E-Money Tokens (EMTs): Pegged to a single fiat currency (e.g., EURC, USDC). Must be issued by an authorised e-money institution or bank. USDC is EURC-qualified; USDT has faced scrutiny.
Importantly, algorithmic stablecoins are effectively banned under MiCA.
What This Means for Infrastructure Providers
If you're using a provider like BroLabel to power your product, the regulatory obligations typically fall on you as the CASP — you're the entity with the customer relationship and the MiCA licence.
However, your infrastructure provider's capabilities directly affect your compliance posture:
- Custody architecture: MiCA requires CASPs to segregate client assets. MPC wallets with per-user segregation (rather than omnibus pools) make this straightforward to demonstrate.

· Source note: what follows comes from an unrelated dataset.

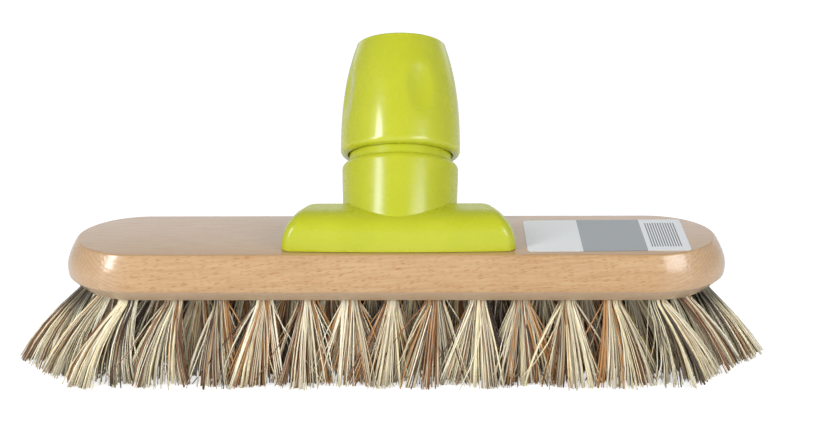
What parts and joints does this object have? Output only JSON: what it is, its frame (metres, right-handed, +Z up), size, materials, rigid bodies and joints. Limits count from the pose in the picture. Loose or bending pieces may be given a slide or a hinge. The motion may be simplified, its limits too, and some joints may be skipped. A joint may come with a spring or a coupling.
{
  "type": "deck brush head",
  "caption": "Deck brush head: oblong beech block with bristle tufts and a leaning plastic socket whose screw collar clamps a handle.",
  "frame": {"origin": "on the working plane, at the tip of the bristle under the block's middle", "axes": "+X along the block, to the right in the picture; +Y to the side that the socket leans to, away from the camera; +Z up, from the bristle tips to the block"},
  "size_m": [0.3144, 0.0893, 0.1402],
  "materials": {
    "beech": "clear satin lacquer",
    "bristle_fibre": "matt natural fibre, cream and brown mixed",
    "lime_plastic": "glossy moulded",
    "clamp_plastic": "matt moulded",
    "screw_steel": "bright zinc",
    "label_paper": "smooth coated sticker"
  },
  "bodies": {
    "brush": {"wood_block": "beech", "bristle_row_1": "bristle_fibre", "bristle_row_2": "bristle_fibre", "bristle_row_3": "bristle_fibre", "bristle_row_4": "bristle_fibre", "bristle_row_5": "bristle_fibre", "socket_base": "lime_plastic", "flange_screw_1": "screw_steel", "flange_screw_2": "screw_steel", "flange_screw_3": "screw_steel", "flange_screw_4": "screw_steel", "label_sticker": "label_paper"},
    "collet": {"clamp_collet": "clamp_plastic"},
    "collar": {"screw_collar": "lime_plastic"}
  },
  "joints": [
    {"name": "collet_slide", "type": "slide", "parent": "brush", "child": "collet", "axis": [0, 0.5, 0.866], "range_m": [-0.0025, 0.01]},
    {"name": "collar_twist", "type": "hinge", "parent": "collet", "child": "collar", "pos_m": [0.0022, 0.03025, 0.10916], "axis": [0, 0.5, 0.866], "range_deg": [-180, 720]}
  ],
  "couplings": [
    {"joint": "collar_twist", "follows": "collet_slide", "rad_per_m": 1256.6}
  ]
}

- Audit trails: MiCA requires comprehensive record-keeping. Your infrastructure should produce immutable audit logs of every transaction, access event, and wallet operation.
- Travel rule: Your on-ramp and off-ramp infrastructure needs to collect and transmit IVMS101 data.
At BroLabel, our infrastructure is designed with MiCA compliance in mind — per-user MPC wallets, full audit logs via webhook events, and travel rule metadata fields in our transaction API.
Getting Ready
If you're not yet MiCA-compliant, the path forward:
- Choose your authorisation jurisdiction: Ireland, Luxembourg, and Lithuania have been relatively fast. Germany and France are thorough but slower.
- Engage a RegTech consultant: MiCA applications require detailed technical and legal documentation.
- Audit your infrastructure: Ensure your custody model, AML stack, and travel rule solution are all MiCA-compatible.
- Apply early: The transitional period for firms that were operating pre-MiCA is narrowing. New entrants need a full authorisation.
MiCA is ultimately positive for the industry — it creates a clear, consistent framework that allows compliant crypto businesses to serve 450 million EU consumers with confidence. The compliance cost is real, but the market access it enables is significant.
Note: This article is for informational purposes only and does not constitute legal advice. Consult qualified legal counsel for specific regulatory guidance.